This past weekend, my significant other introduced me to a couple of his friends for the first time (we haven’t been dating long so note that I’m still working on becoming completely comfortable with him as well). It was a really casual arrangement, we were just going to hang out at his place and play some video games for a few hours. I was totally fine with it leading up to the actual event and even in the car on the way there. Getting there and sitting down was apparently the only trigger I needed.
I could barely talk. I felt like my throat was closing up and I didn’t know what to do about it. His friends would say something funny and I’d allow a laugh to escape, but that was about it. I had no clue what kind of humor would be funny to them so I didn’t dare try to make any jokes. Thank goodness his big, fluffy dog came over so I had a distraction for awhile. Dogs are my lifeline in weird social situations. No one can judge you if you’re just petting a very happy dog for half an hour, can they?
I think the crux of my situation was that I don’t actually know how to play video games, and though he gently tried to get me to join, doing something new and possibly embarrassing myself in front of people who I don’t know scares the heck out of me. Don’t get me wrong, I do like trying new things, but only in situations where I know the witnesses aren’t going to judge me. I hate not knowing what buttons do what or how to get the special features to work. I don’t care about losing so much as not knowing what to do in the first place. I couldn’t wait for the excuse to leave the house with my significant other to grab a pizza for the group. But that brought on a whole new problem.

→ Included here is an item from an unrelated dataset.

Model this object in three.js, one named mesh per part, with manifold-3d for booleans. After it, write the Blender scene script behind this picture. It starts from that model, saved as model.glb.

Eating. In front of strangers. Nope, uh-uh, not going to do it. This is not happening. I know, I know, I sound like a crazy person. But I am not the neatest person in the world and although I’d never consider myself a slob, I don’t dare take the chance that I’m going to drop the damn pizza on myself (like the klutz I am) and end up running out of the room in tears. Yes, I get THAT anxious around new people. Random strangers on the street I don’t care about, but people that I’m actually going to be seeing a lot more is a different kind of stranger, aren’t they? In my mind they are.
Eventually I got comfortable enough to play some really easy games they were playing and was able to have some fun, but it took me like 3 hours to get to that point and I am really trying to get to the point where I’m comfortable within the space of an hour. I think that may be a bit of a lofty goal but hey: go big or go home, isn’t that the saying? Does anyone else have these problems meeting new people? If so, please drop me a comment! Over and out my friends.